Naheliegend ist schließlich auch eine digitale Abbildung des Verfahrens, um die Einhaltung der Vorgaben gemäß den §§ 17, 18 HinSchG zu gewährleisten. So lässt sich der Workflow nahtlos und mit wenig Aufwand in bereits bestehende Prozesse im Unternehmen integrieren. In diesem Zusammenhang bieten sich vor allem Lösungen an, mit denen sich standardisierbare Entscheidungsprozesse digitalisieren lassen.

In Abhängigkeit von den Ergebnissen der Untersuchungen treffen den Wirtschaftsakteur die entsprechenden produktsicherheits- und produkthaftungsrechtlichen Pflichten, um etwaige Nichtkonformitäten zu abzustellen und Produktrisiken mittels geeigneter Feldmaßnahmen abzuwehren.

VIII. Fazit

Sofern noch nicht geschehen, sollten sich die Wirtschaftsakteure zeitnah mit den Pflichten des HinSchG vertraut machen und insbesondere der Pflicht zur Einrichtung einer internen Meldestelle nachkommen. Private Arbeitgeber mit in der Regel 50 bis 249 Beschäftigten haben hierfür noch bis zum 17.12.2023 Zeit (vgl. § 42 Abs. 1 HinSchG).
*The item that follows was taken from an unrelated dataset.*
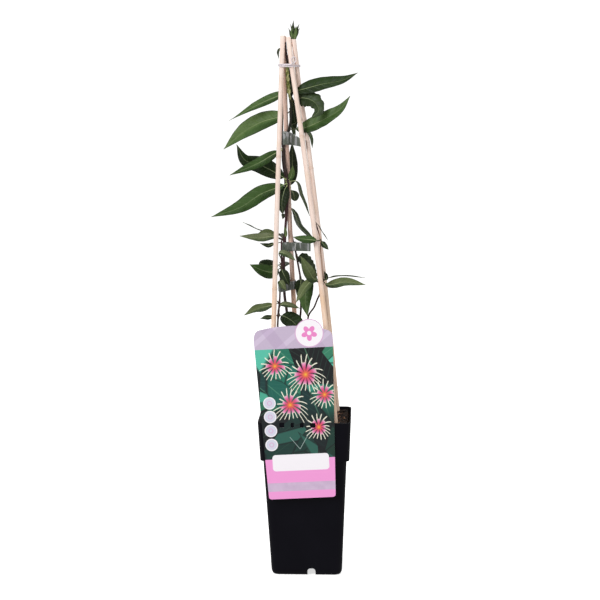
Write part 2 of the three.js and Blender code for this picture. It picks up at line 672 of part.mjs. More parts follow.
/** The coated wire round all four canes, its end bent up into a loop at the front. */
function wireTie() {
  const { radius, sides, turns, pitch, z, startAngle, loop } = WIRE;
  const stepsPerTurn = 20;
  const points = [];
  for (let k = 0; k <= turns * stepsPerTurn; k += 1) {
    const angle = startAngle - Math.PI / 2 + (2 * Math.PI * k) / stepsPerTurn;
    const height = z + (pitch * k) / stepsPerTurn;
    const rods = Object.keys(CANES).map((name) => caneRod(name, height));
    points.push([...wrapPoint(rods, angle, 1.4 * GAP + radius), height]);
  }
  const winding = bar(smooth(points), points.length + 4, sides, () => radius);
  const end = points.at(-1);
  const steps = loop.map(([x, y, up]) => [end[0] + x, end[1] + y, end[2] + up]);
  const knot = smooth([end, ...steps, points[stepsPerTurn]]);
  return join([winding, bar(knot, 20, sides, () => radius)]);
}

const TAPES = {
  upper: {
    z: 542.5,
    rods: (z) => [stemAt('main', z), caneRod('cane_back_left', z)],
    tail: [-1.5, 3.5],
    lean: -5.5,
  },
  middle: {
    z: 406,
    rods: (z) => [stemAt('back', z), stemAt('main', z), caneRod('cane_back_left', z)],
    tail: [6, 17],
    lean: 0,
  },
  lower: {
    z: 358,
    rods: (z) => [stemAt('left', z), stemAt('main', z), caneRod('cane_back_left', z)],
    tail: [-8, 19],
    lean: -5,
  },
};

/** Tape pulled round a cane and the stems beside it, its two ends stapled together in a tail. */
function tape(spec) {
  const { z, rods } = spec;
  const sides = 22;
  const clearance = 1.5 * GAP;
  const levels = [z - TAPE.height / 2, z, z + TAPE.height / 2];
  const wrap = (level, offset) => {
    const ring = [];
    for (let i = 0; i < sides; i += 1) {
      ring.push(V(...wrapPoint(rods(level), (2 * Math.PI * i) / sides, offset), level));
    }
    return ring;
  };
  const outer = loft(levels.map((level) => wrap(level, clearance + TAPE.thickness)));
  const bore = [levels[0] - 1, levels[1], levels[2] + 1].map((level) => wrap(level, clearance));
  return outer.add(sheetStrip(...tailEnds(spec))).subtract(loft(bore));
}

/** Where a tape's tail leaves the loop, and where it is cut off. */
function tailEnds({ z, rods, tail, lean }) {
  const [cx, cy] = rods(z).at(-1);
  const [dx, dy] = TAPE.tailFrom;
  return [V(cx + dx, cy + dy, z), V(...tail, z + lean)];
}

/** A flat upright strip of tape between two points. */
function sheetStrip(start, end) {
  const along = end.clone().sub(start);
  const length = along.length();
  const strip = new THREE.BoxGeometry(length, TAPE.tail, TAPE.height);
  strip.rotateY(-Math.asin(along.z / length));
  strip.rotateZ(Math.atan2(along.y, along.x));
  strip.translate(...start.clone().add(end).divideScalar(2).toArray());
  return solid(strip);
}

/** A wire staple whose crown lies on the front of the tail and whose legs pass through it. */
function staple(spec, grow = 0) {
  const { radius, height, foot } = STAPLE;
  const [start, end] = tailEnds(spec);
  const along = end.sub(start).normalize();
  const middle = start.addScaledVector(along, TAPE.stapleAt);
  const out = V(along.y, -along.x, 0).normalize();
  const turned = Math.atan2(along.y, along.x);
  const size = 2 * radius;
  const reach = TAPE.tail / 2 + GAP + radius;
  // a square rod, its middle so far out from the tail and so far up
  const rod = (depth, length, outward, upward) => {
    const stick = new THREE.BoxGeometry(size + 2 * grow, depth + 2 * grow, length + 2 * grow);
    stick.rotateZ(turned);
    const centre = middle.clone().addScaledVector(out, outward);
    return solid(stick.translate(centre.x, centre.y, centre.z + upward));
  };
  const crown = rod(size, height, reach, 0);
  const legs = [-1, 1].map((side) => rod(2 * reach + size, size, 0, (side * height) / 2));
  const feet = [-1, 1].map((side) => rod(size, foot + size, -reach, (side * (height - foot)) / 2));
  return join([crown, ...legs, ...feet]);
}

// ---------------------------------------------------------------- the label
/** The card's outline about the middle of its lower edge. */
function labelOutline() {
  const { bottomWidth, topLeft, topRight, side, leftEnd, rightEnd, crown } = LABEL;
  const { corner, footCorner } = LABEL;
  const low = bottomWidth / 2;
  const shape = new THREE.Shape();
  shape.moveTo(footCorner - low, 0);
  shape.lineTo(low - footCorner, 0);
  shape.quadraticCurveTo(low, 0, low, footCorner);
  shape.lineTo(topRight, side - corner);
  shape.quadraticCurveTo(topRight, side + rightEnd / 2, topRight - corner, side + rightEnd);
  shape.quadraticCurveTo(0, side + crown, corner - topLeft, side + leftEnd);
  shape.quadraticCurveTo(-topLeft, side + 0.8 * leftEnd, -topLeft, side - corner);
  shape.lineTo(-low, footCorner);
  shape.quadraticCurveTo(-low, 0, footCorner - low, 0);
  return shape;
}

/** The card hung in front of the collar, turned a little, its back just clear of the rim. */
function hang(geometry) {
  geometry.rotateX(Math.PI / 2);
  geometry.rotateY(THREE.MathUtils.degToRad(-LABEL.turn));
  return geometry.translate(LABEL.foot[0], -POT.rim / 2 - GAP, LABEL.foot[1]);
}

function labelCard() {
  const { thickness, disc, windows, windowHeight, tab } = LABEL;
  const sheetOptions = { depth: thickness, bevelEnabled: false, curveSegments: 8 };
  const card = solid(hang(new THREE.ExtrudeGeometry(labelOutline(), sheetOptions)));
  const badge = new THREE.CylinderGeometry(disc.radius, disc.radius, thickness, 32);
  badge.rotateX(Math.PI / 2).translate(disc.x, disc.z, thickness / 2);
  const tabBottom = POT.height + GAP;
  const tabs = windows.map(([x, width]) => hookTab(x, width - 0.8, tabBottom, tab));
  const cuts = windows.map(([x, width]) => {
    return box(width, 6, windowHeight, x, -POT.rim / 2, tabBottom - windowHeight / 2 - 0.1);
  });
  return join([cutAll(card.add(solid(hang(badge))), cuts), ...tabs]);
}

/** A tongue that leaves the back of the card, passes over the rim and drops inside the wall. */
function hookTab(x, width, bottom, { reach, drop }) {
  const front = -POT.rim / 2 - GAP - LABEL.thickness / 2;
  const back = -POT.rim / 2 + reach;
  const t = LABEL.thickness;
  const profile = new THREE.Shape();
  profile.moveTo(front, bottom);
  profile.lineTo(back - t, bottom);
  profile.lineTo(back - t, bottom - drop);
  profile.lineTo(back, bottom - drop);
  profile.lineTo(back, bottom + t);
  profile.lineTo(front, bottom + t);
  const tongue = new THREE.ExtrudeGeometry(profile, { depth: width, bevelEnabled: false });
  // the profile's own x and y are the world's y and z, and its depth runs along x
  tongue.applyMatrix4(new THREE.Matrix4().makeBasis(V(0, 1, 0), V(0, 0, 1), V(1, 0, 0)));
  return solid(tongue.translate(x - width / 2, 0, 0));
}

// ---------------------------------------------------------------- the object
const plant = new THREE.Group();

plant.add(piece('pot', pot(), COLOUR.pot, 0.5));

const caneNames = Object.keys(CANES);
const stemNames = Object.keys(STEMS);
const planted = [
  ...caneNames.map((name) => cane(name, GAP)),
  ...stemNames.map((name) => stem(name, GAP)),
];
plant.add(piece('soil', cutAll(soil(), planted), COLOUR.soil, 1));

for (const name of caneNames) {
  plant.add(piece(name, cane(name), COLOUR.cane, 0.7));
}
for (const name of stemNames) {
  plant.add(piece(`vine_${name}`, leafyStem(name), COLOUR.leaf, 0.5));
}

plant.add(piece('wire_tie', wireTie(), COLOUR.wire, 0.4));
for (const [name, spec] of Object.entries(TAPES)) {
  plant.add(piece(`tape_tie_${name}`, tape(spec).subtract(staple(spec, GAP)), COLOUR.tape, 0.35));
  plant.add(piece(`staple_${name}`, staple(spec), COLOUR.staple, 0.35, 1));
}

plant.add(piece('label_card', labelCard(), COLOUR.label, 0.35));

export default plant;
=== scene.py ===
# %% [markdown]
# # A young honeysuckle climber in its nursery pot
#
# The solids of this plant already stand in the scene at their true size: a tall square pot with its
# peat, four canes tied together at the top, four leafy stems, tape, wire, staples and a hang-on
# label. They are plain and have few faces. In this lesson each one gets the surface that the real
# thing has. The label keeps its solid, and all the others are replaced by finer pieces.

# %% Load the solids
import bisect
import math
import random

import bmesh
import bpy
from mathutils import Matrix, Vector, noise


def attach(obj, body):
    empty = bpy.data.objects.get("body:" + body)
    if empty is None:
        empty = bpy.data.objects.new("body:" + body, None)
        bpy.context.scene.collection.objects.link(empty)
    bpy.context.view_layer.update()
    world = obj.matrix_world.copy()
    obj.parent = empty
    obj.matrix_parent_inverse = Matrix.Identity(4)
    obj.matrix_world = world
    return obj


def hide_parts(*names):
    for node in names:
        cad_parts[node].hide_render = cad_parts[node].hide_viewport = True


MM = 0.001
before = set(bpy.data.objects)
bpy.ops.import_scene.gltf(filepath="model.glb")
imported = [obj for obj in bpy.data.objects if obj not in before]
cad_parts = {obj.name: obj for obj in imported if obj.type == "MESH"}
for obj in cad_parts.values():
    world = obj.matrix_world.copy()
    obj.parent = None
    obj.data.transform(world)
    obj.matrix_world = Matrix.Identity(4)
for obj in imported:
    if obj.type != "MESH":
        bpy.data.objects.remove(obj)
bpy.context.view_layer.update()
print("solids:", ", ".join(sorted(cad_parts)))

# %% [markdown]
# ## The camera
#
# A plant like this is looked at from a little above the middle, with a long lens, so that the pot
# and the tips of the canes keep their true proportions. The camera stands 2.2 m away, two degrees
# round to the right and seven degrees up, and is turned to a point in the middle of the plant.

# %% Camera
LOOK_AT = Vector((-0.0069, 0, 0.341))
CAMERA_DISTANCE = 2.2
CAMERA_AROUND = math.radians(2)
CAMERA_UP = math.radians(7)
LENS = 105.6
FAR_CLIP = 50

towards_camera = Vector((
    math.sin(CAMERA_AROUND) * math.cos(CAMERA_UP),
    -math.cos(CAMERA_AROUND) * math.cos(CAMERA_UP),
    math.sin(CAMERA_UP),
))
bpy.ops.object.camera_add(location=LOOK_AT + CAMERA_DISTANCE * towards_camera)
camera = bpy.context.object
camera.rotation_euler = towards_camera.to_track_quat("Z", "Y").to_euler()
camera.data.lens = LENS
camera.data.clip_end = FAR_CLIP
bpy.context.scene.camera = camera
print("camera at", [round(value, 3) for value in camera.location])

# %% [markdown]
# ## Light and floor
#
# The plant is dark and slim, and a white background shows its outline best. The world looks white
# to the camera but shines on the plant at under half that strength, so that one large soft lamp
# from the front left can model the leaves and canes with light and shade. A weaker one fills the
# right, one lies overhead, and one behind keeps the far side readable. The floor is one pale sheet
# that runs far past the view.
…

Andernfalls drohen bei Verletzung von bestimmten Pflichten bereits ab dem 01.12.2023 Bußgelder in Höhe von bis zu EUR 50.000 (vgl. §§ 42 Abs. 2, 40 HinSchG).

Für die Wirtschaftsakteure kann sich ein Abgleich mit anderen produktbezogenen Pflichten durchaus lohnen. So können Schnittmengen zwischen den unterschiedlichen Anforderungen aufgedeckt und bei deren Umsetzung Synergieeffekte fruchtbar gemacht werden.